5) Reusing a buffer may lead to a performance improvement for larger buffers due to bypassing the overhead that is involved in calling malloc/free or new/delete each time. However, you run the risk of accidentally using old data if you forget to clear the buffer each time or you try to run two copies of the function in parallel. Again, the only real way to know for sure is to try both ways and measure how long the code takes to run.

6) Another factor in stack/heap allocation is scoping. A stack variable goes out of scope when the function it lives in returns, but a variable that was dynamically allocated on the heap can be returned to the caller safely or accessed the next time the function is called (a la strtok).

7) I would recommend against the use of sprintf_s, memcpy_s, and friends. They are not part of the standard library and are not portable. The more you use these functions, the more extra work you will have when you want to run your code on a different platform or use a different compiler.

Answer 3

You have a lot of questions! I'll do my best to answer a couple and give you a place to look for the others.

Is there a maximum size that is considered safe for stack allocated buffers?

Yes, but the stack size itself varies based on the platform you are working on. See When do you worry about stack size? for a very similar question.

Is static char buffer[N]; faster? Are there any other arguments for or against it?

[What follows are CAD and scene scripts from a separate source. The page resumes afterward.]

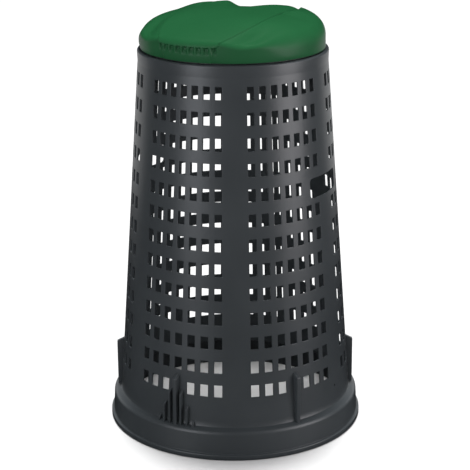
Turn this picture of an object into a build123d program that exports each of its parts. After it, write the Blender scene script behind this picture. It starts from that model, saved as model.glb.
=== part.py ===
"""Free-standing holder for garden-waste sacks: a perforated conical stand, a bag ring and a hinged lid.

Frame: millimetres, +Z up, origin at the middle of the foot ring's underside, on the ground.
The front, with the lid's finger grip and the stepped ribs, faces -Y.
An azimuth is measured from the front (-Y) towards +X, in degrees.
"""
from build123d import *
import os
from math import cos, radians, sin

# ---------------------------------------------------------------- driving dimensions
row_pitch = 48.0                 # vertical distance between two rows of slots
row_count = 13
lowest_row = 132.8               # height of the middle of the lowest row
slot_height = 24.4
slot_angle = 3.96                # degrees of arc that one slot takes
column_pitch = 7.0               # degrees of arc from one slot column to the next
side_columns = 3                 # columns of slots on each side of a field's middle column
field_pitch = 60.0               # degrees of arc from one field of seven columns to the next

wall_radius_at_top_row = 187.65  # outer radius at the middle of the top row
wall_taper = 0.0719              # radius lost for each millimetre of height
wall_thickness = 2.8
wall_foot = 62.0                 # height where the wall leaves the base flange
wall_top = 726.0                 # height where the wall turns into the collar
cutter_depth = 60.0              # through-cuts in the wall reach this far, half of it each side

foot_radius = 256.5              # outermost radius, on the foot bead
foot_width = 7.0
bead_height = 11.0
bead_round = 2.5
skirt_radius = 251.6
skirt_draft = 2.4                # the skirt is this much narrower at its top
shoulder_round = 9.0
ledge_height = 55.5              # height of the flange's top at its outer edge
ledge_rise = 4.5                 # the ledge is this much higher at the wall
root_width = 1.6                 # width of the sloping step between ledge and wall

collar_top = 760.6
collar_radius = 181.2
collar_mouth = 171.0             # radius of the collar's open mouth
collar_lip = 12.0                # the collar turns down this far inside the mouth
collar_bevel = 1.5

fin_radius = 242.0               # vertical outer edge of the stacking fins
fin_top = 160.0
fin_top_drop = 8.0               # a fin's top is this much lower at its outer edge
fin_thickness = 8.0
fin_root = 10.0                  # a fin's blank starts this far inside the wall's surface
rib_thickness = 3.6
rib_spacing = 3.0                # degrees from one stepped rib to the next
rib_step = 29.5                  # height lost from one stepped rib to the next

grip_height = (492.5, 531.0)     # lower and upper edge of a hand-grip hole
grip_half_width = 50.5
grip_corner = 7.0
grip_row = 8                     # the row of slots that the hand-grip holes interrupt
grip_clear_angle = 17.0          # that row has no slots this near, in degrees, to a hole's middle

pin_hole_radius = 2.5
pin_hole_height = 98.6
pin_hole_azimuth = 88.4

ring_gap = 0.2                   # the bag ring rests this far above the collar
ring_thickness = 2.0
ring_radius = 176.5
spigot_radius = 170.4
spigot_depth = 17.0

lid_radius = 180.0
lid_rim = 763.1
lid_crown = 839.5                # height of the dome's highest point
dome_radius = 550.0
dome_shift = 16.5                # the dome is highest this far behind the middle
lid_edge_round = 14.0
lid_thickness = 2.5
band_recess = 1.4                # the lid's middle band lies this far below its two cheeks
band_front_half = 66.0
band_back_half = 92.0
band_full_width_y = -30.0        # the band reaches its full width here
band_straight = 15.0             # length of its parallel start at the lid's front

hinge_y = 190.0
hinge_z = 770.0
knuckle_radius = 6.5
bracket_depth = 25.0             # the bracket's plate, front to back, before the ring is cut from it
bracket_middle = 185.0
pin_radius = 3.0
running_gap = 0.05
ear_inner = 32.5
ear_outer = 42.0
lug_inner = 20.0
lug_outer = 31.9
lug_radius = 6.0
lug_height = 10.0
lug_length = 18.0                # reaches from the hinge's axis into the lid's skirt
pin_head_radius = 4.5
pin_head_length = 2.0

os.makedirs("parts", exist_ok=True)


# ---------------------------------------------------------------- helpers
def wall_radius(height):
    """Outer radius of the conical wall."""
    top_row = lowest_row + (row_count - 1) * row_pitch
    return wall_radius_at_top_row + wall_taper * (top_row - height)


def turn(azimuth):
    """Mathematical angle about +Z of an azimuth."""
    return azimuth - 90.0


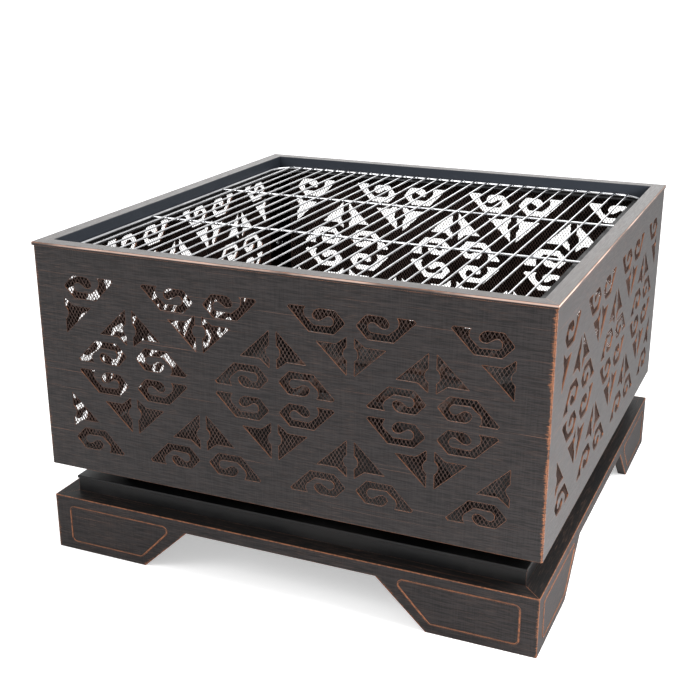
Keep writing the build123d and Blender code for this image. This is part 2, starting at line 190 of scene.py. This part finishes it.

The meaning of static is dependent on where the buffer is declared, but I assume you are talking about a static declared inside a function, so it is initialized only once. In functions called many times, using static buffers may be a good idea to prevent stack overflow, but otherwise, keep in mind that allocating buffers is a cheap operation. Also, static buffers are much harder to work with when dealing with multiple threads.

For answers to most of your other questions, see Large buffers vs Large static buffers, is there an advantage?.